You're essentially correct when you say that certain decimals can't be
represented to 9 decimal digits in 52 bits. The fact is, certain
decimals can't be represented exactly in ANY finite number of bits,
because they have infinite repeating representations when converted to
binary. For example, 0.1 (one tenth) in decimal is in binary,
0.00011001100110011... repeated forever. (On the other hand, certain
numbers that look like they have a complicated representation in decimal
are simpler in binary; like 1/(2^50), which has ONE DIGIT of
significance in binary representation, but many digits of significance
in decimal.) Anyway, you're not going to get an exact representation of
0.1 in ANY number of bits.
However, when you convert an N bit binary number back to decimal for
display, you should round the last digit. By "last digit" I mean
whatever is the decimal digit which corresponds to the last (N-th) bit
of significance in the binary representation. For 52 bit doubles,
that's about the 16th decimal digit. Then a number like
12345678.119999999 will be displayed as 12345678.12. You're not losing
anything by rounding at the Nth bit, because there *are* no more bits
after that. If you do decimal arithmetic (keep dividing by 10 for
example), it may look like you're getting more digits, but it's just
"noise"; they have no relation to the original number.
There's no need to limit the number of places to the left (or right) of
the decimal point, because the position of the decimal point is
irrelevant. The number is stored (as a double) as 52 bits of precision
(with no "binary point"), and 11 bits that tell where the "binary point"

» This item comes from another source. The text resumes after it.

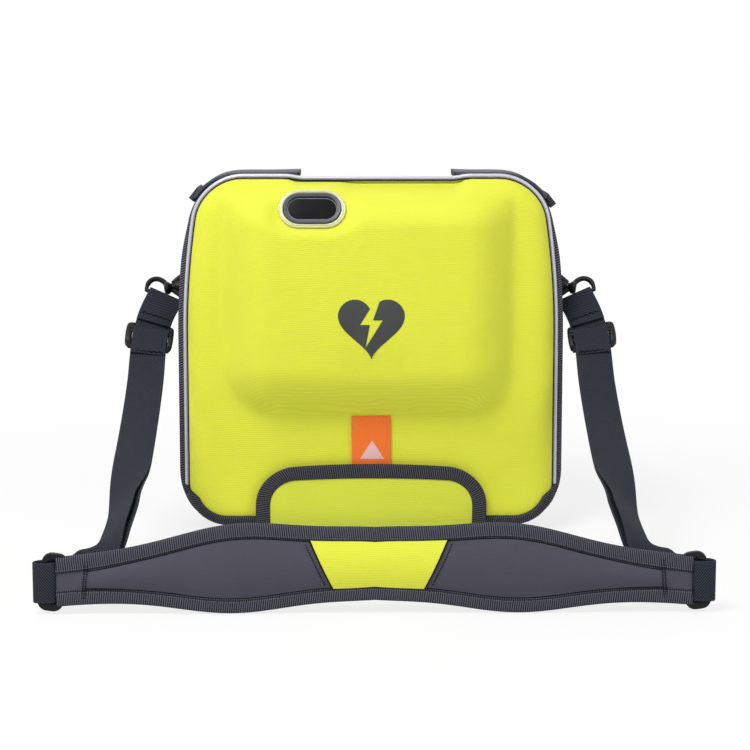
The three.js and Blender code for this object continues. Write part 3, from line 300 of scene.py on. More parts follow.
THREAD = moulded("dark_thread", rgb(14, 14, 18), rgb(26, 26, 32), 0.8, Specular_IOR_Level=0.15)


def silver_cord():
    """Silver reflective piping: satin, with a fine weave along it."""
    f = Finish("silver_piping", rgb(196, 196, 210), 0.34, "UV", Metallic=0.35, Sheen_Weight=0.2)
    u, v, _ = f.axes
    weave = f.times(f.wave(u, 0.9), f.wave(v, 0.9))
    return f.tint(weave, rgb(150, 150, 165), 0.25).raise_by(weave, 0.00005).done(0.7)


def milky():
    """Translucent ring of the window; its base colour is painted yellow for the cover's light coming through
    it.
    """
    f = Finish("milky_ring", rgb(206, 208, 158), 0.3, Coat_Weight=0.4, Subsurface_Weight=0.25,
               Subsurface_Radius=(0.002, 0.002, 0.001))
    return f.mottle(80, 0.3, rgb(178, 184, 120)).raise_by(f.noise(700), 0.00003).done(0.5)


def pad_cloth():
    """Brushed nylon of the pad: plain weave, slow shading and faint creases."""
    f = Finish("pad_cloth", rgb(80, 78, 90), 0.78, Sheen_Weight=0.06, Sheen_Roughness=0.4,
               Specular_IOR_Level=0.2)
    x, _, z = f.axes
    weave = f.times(f.wave(x, 0.0011), f.wave(z, 0.0011))
    f.mottle(16, 0.45, rgb(64, 62, 73)).mottle(700, 0.25, rgb(58, 56, 66), 1.0)
    f.tint(weave, rgb(60, 58, 68), 0.2)
    return f.raise_by(weave, 0.00005).raise_by(f.noise(30, 3.0, (1.0, 1.0, 3.0)), 0.0007).done(0.7)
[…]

is. Those are two independent parts of the number, and changing the
position of the binary point doesn't affect the number of digits of
precision.
I went through a lot of these same issues when I wrote the
double-to-ascii converter for my calculator Unc (dredging up long
forgotten memories of my Numerical Analysis class in college). You can
play around with Unc and see how it handles these things if you like.
Hope this helps.
--Mark